Beyond a biographical study, Monsterrat Herrero investigates the theoretical themes that link these three figures' key texts. Through close textual analysis, she traces how, in 1922, Schmitt outlined a methodological idea that Peterson developed in almost all his writings from 1931 onwards, and which would shape the historical research of Kantorowicz from 1946. This and other such instances reveal the overlooked conversation at play between the three thinkers. And Herrero argues that the web of influence does not stop there, as she claims that these early writings nurtured a myriad of interpretations which have turned political theology into the kaleidoscopic discipline it is today.

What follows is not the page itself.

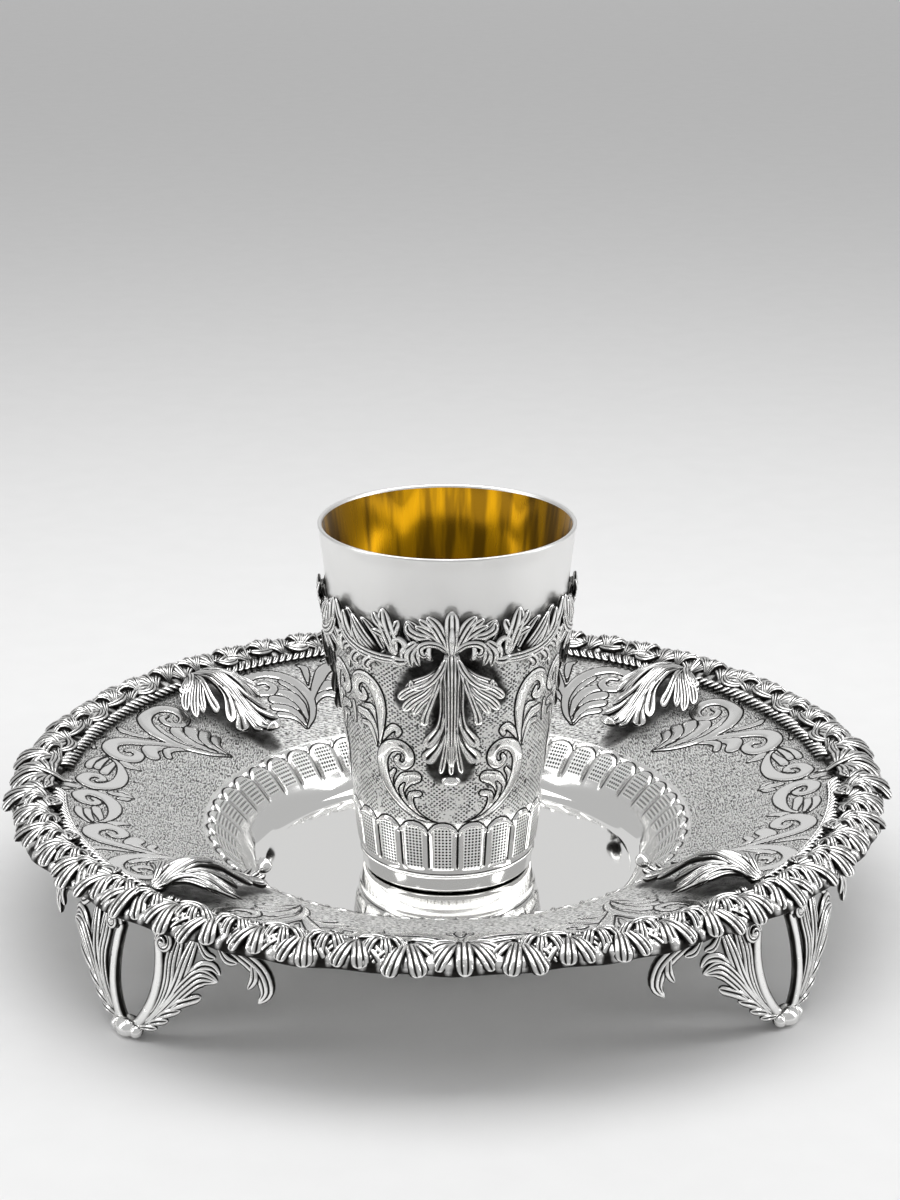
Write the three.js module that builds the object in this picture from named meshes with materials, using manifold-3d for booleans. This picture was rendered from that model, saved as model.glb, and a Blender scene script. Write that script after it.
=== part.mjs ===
// Kiddush cup: a tapered silver beaker with a gilt inside, standing on its own footed silver tray.
// Millimetres, +Z up. The origin is on the table, under the middle of the cup.
import * as THREE from 'three';
import { mergeVertices } from 'three/addons/utils/BufferGeometryUtils.js';
import Module from 'manifold-3d';

const wasm = await Module();
wasm.setup();

// ---- driving dimensions ----------------------------------------------------------------------

const SEAT_GAP = 0.3;              // clearance kept between two pieces that touch
const WELL_HEIGHT = 8;             // top of the tray's flat floor above the table

const CUP_HEIGHT = 85;
const CUP_BASE_RADIUS = 20.1;
const CUP_RIM_RADIUS = 29.8;
const CUP_WALL = 0.9;
const CUP_FLOOR = 1.5;
const CUP_FLUTES = 20;
const CUP_FLUTE_DEPTH = 0.6;
const CUP_FLUTE_LOW = 6.6;
const CUP_FLUTE_HIGH = 17.2;
const CUP_RIDGE_HEIGHT = 4.5;

const GARLAND_LOW = 56;            // lowest leaf tips of the garland, above the cup's base
const GARLAND_HIGH = 73;           // top of its palmettes
const GARLAND_RELIEF = 1.9;
const LEAF_COUNT_CUP = 3;

const LEAF_LENGTH = 32;            // one pattern serves the cup and the tray
const LEAF_HALF_WIDTH = 11.5;
const LEAF_THICKNESS = 0.8;
const CUP_LEAF_TOP = 62.4;         // above the cup's base

const WELL_RADIUS = 44;
const DISH_WALL = 1.0;
const DISH_FLUTES = 48;
const DISH_FLUTE_DEPTH = 0.9;
const FLUTE_INNER = [49.5, 12.6];  // radius and height of the flutes' lower ends
const FLUTE_OUTER = [56.5, 18.8];
const FLANGE_INNER = [57.3, 19.0];
const FLANGE_OUTER = [97.0, 30.2];

const BORDER_INNER_RADIUS = 90;
const BORDER_OUTER_RADIUS = 102.4;
const BORDER_FROND_DEPTH = 3.2;
const BORDER_TOP = 32.8;
const BORDER_LIP = 27.4;

const LEG_COUNT = 4;
const LEG_FIRST_ANGLE = Math.PI / 4;
const FOOT_RADIUS = 101.5;         // distance of each foot from the tray's axis
const RIM_UNDERSIDE = 28.0;        // where the leg castings meet the flange
const TRAY_LEAF_ROOT = 90.6;       // distance of each tray leaf's root from the axis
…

The dialogue that is revealed between these three intellectuals - a legal theorist, a theologian and a medieval historian - largely centres on issues where the political and the sacred intersect, in particular: political bodies, acclamations, martyrs and the arcana. Probing Schmitt's, Peterson's and Kantorowicz's differing viewpoints, Herrero further demonstrates the striking relevance of many of these debates to contemporary concerns, from the relation between churches and states to political legitimation.
An essential resource for all those interested in political theology and the history of political ideas, Herrero's book breaks new ground in more ways than one. It examines these three prominent thinkers together for the first time, introduces Anglophone readers to Peterson's largely untranslated work and constitutes a fundamental step in tracing the unique genealogy of political theology.